I gave her a good rubbing on the underside of her neck, where she rubs herself on the dogwood trunks, and rubbed her neck and top of her head. She let me know she wanted me to rub her back like I rubbed Jack's back. She's never wanted me touching her back before. Her legs are off limits. I'm thinking I'll give Jack's legs a good rubbing with Jenny watching and see if she asks me to rub her legs. If she does, and I suspect she will, at least before end of summer, that will be a major breakthrough with Jenny. I think we're about bonded by now. Jenny is showing that she loves me. She is quiet now, not even playfully aggressive. She's practically glowing with love energy since she fell in love with Jack a few weeks ago. She fell in love with me too. She fell in love with the people who come to visit her. The gate is where I give them carrots and talk to them aware that they understand what I'm saying. She has made herself a daybed just inside the gate, her happy place where the love energy is flowing in a circle between us and carrot munching. It's her happy place. That's the best I can make of why she chose that spot. It's her resting place every day now during siesta time. She lies there with her head up most of the time looking like a Greek marble of a horse's head. She will sprawl out on the ground like she's dead. Horses tend not to stretch out like that, though I've heard donkeys do. Perhaps she is at ease with Jack keeping watch and can allow herself a moment of unguarded relaxation. In the mornings after carrots Jenny wants me to stay with her and talk some more and rub her cheeks. She has learned my hands have never hurt her or Jack. She sees me drape my arms around Jack's neck just in front of the shoulder, not controlling him, just being close. I don't ever take hold of either one to control. Except a few times when Jenny swung her rear end around on me and I put my hand on her rump to push her aside and distract her attention. Mainly to distract. It only happens when Jack is on the other side of me and swings his rump around, then Jenny swings her rump around and they're on either side of me, bumping into me close. I know neither one will kick me, but I also know they get excited when they start kicking and I don't want to be in the middle of an outta control donkey boxing match.
 
jenny
 
I like this picture of Jenny, it shows her stillness. This is the face of Jenny in her humility. She's come out of six months of aggressive Alpha behavior that stressed her. She's relaxed considerably with Jack taking care of Alpha duties, and she's overwhelmed by love vibration all the time now. I see her love face in this picture. It's her all's-right-with-the-world face. She's a happy donkey. And Jack is a happy donkey because Jenny is. Jack takes to Alpha like it's natural as grazing. He's not aggressive. Jack and I bonded before Jenny arrived. It's been awhile bonding with Jenny given her grief and dealing with an obsessive rapist every day. Everywhere I see her in the meadow now she looks like she is in peace at home.
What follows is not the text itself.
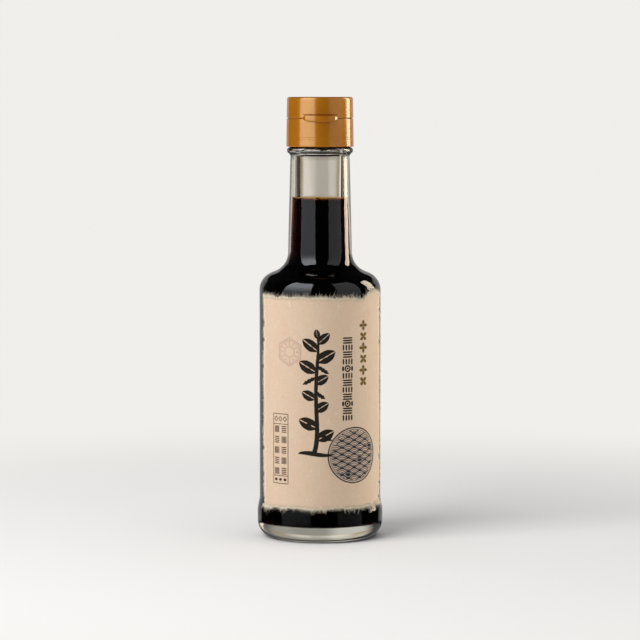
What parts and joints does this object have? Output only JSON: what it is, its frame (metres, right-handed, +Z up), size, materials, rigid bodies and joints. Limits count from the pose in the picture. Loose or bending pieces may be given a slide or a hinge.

The word docile comes to mind, but it doesn't quite fit Jenny. I know she's not a docile donkey. She retains her self. She is her own woman. I admire that in her. And I'm glad Jack has a woman with a strong personality, a woman he can only dominate with her permission. It took Jack awhile to learn to conquer her. When he learned how to take her down, she fell in love. He's not a man if he can't kick her ass. I feel impulse to throw my arms around Jenny's neck like I do Jack, but hesitate to alarm her when we're so relaxed with each other. I was taking some pictures of Jack and she was grazing close to my shoe. I let her go to see what she'd do. She wanted to smell it, felt the texture with her lip. I let her feel the texture of my shirts with her lips and teeth. She doesn't intend to bite, only to feel the texture. She was moving her lips over the shoe, then she opened her mouth wide and took my whole foot sideways with her teeth and started clamping down, knowing what she was doing, playing, wanting to see me jump. I let out a tiny yelp, not a scold, but like it could be in pain, and she let go immediately, jerked her head back. I let her know I was not hurt or mad. My heavy outdoor shirt has flaps on the pockets that, of course, are never buttoned. Sometimes she will take hold of the flap with her lips, then take it with her teeth and tug on it in fun. I make the merest yelp and she lets go right away. I think donkeys feel with their lips and teeth like we feel with fingertips.
 
jack's stripe
 
I've learned to let them examine me with their nostrils without apprehension. A few months ago when Jenny was becoming comfortable with me, in the time I was taking them hay every morning, she wanted to sniff me. She'd never been comfortable yet to get up next to me and give me a good sniffing. I hadn't been totally comfortable with her either. I stood still and let her go over me like a double-barrel vacuum cleaner, feet to head, front and back, even sniffing the top of my head and face. She very lightly went over my face with the outside of her upper lip and her whiskers. I stood still and trusted her. She was apprehensive, ready to spring, but I wanted to stay still and not alarm her, let her feel that I am comfortable. It was successful. She sniffed until she understood me better in the donkey way of knowing somebody. I was grateful she let me in to that intimate part of herself, needing to know her new human by scent. Every morning after the last chunk of carrot, I show her and jack my empty hands, put them close to the nostrils and let them smell my hands. At first, it was to give evidence the carrots were gone. It has become now something we just do. I offer them the palms of my hands to sniff, they sniff, one at a time, they're satisfied and it's done. Jenny's love light has lit Jack's love light too. I feel the love vibe coming from Jack today just like from Jenny. I loved it when Jenny nudged my back. It wasn't forceful, but it was firm, just right. It wasn't alarming though by surprise. First thing in my mind was not aggression, but wanting in on the petting that's going around. She disliked being touched so much, I learned not to press her and kept hands off mostly. Now she wants hands on. She will stand at the fence and let me rub her cheeks and neck, clean out her ears. She loves being touched now. Before, the nudge would have been aggressive wanting me to stop giving Jack so much attention, wanting all for herself. Today, it was just a nudge that said, "My turn?" I want to spend more time in the meadow with them now, feel their love energy. They are at peace and each is the focus of the others undivided attention. Even grazing far apart, each has an eye on the other. I never imagined I'd have opportunity to witness two donkeys fall in love. This is good as it gets.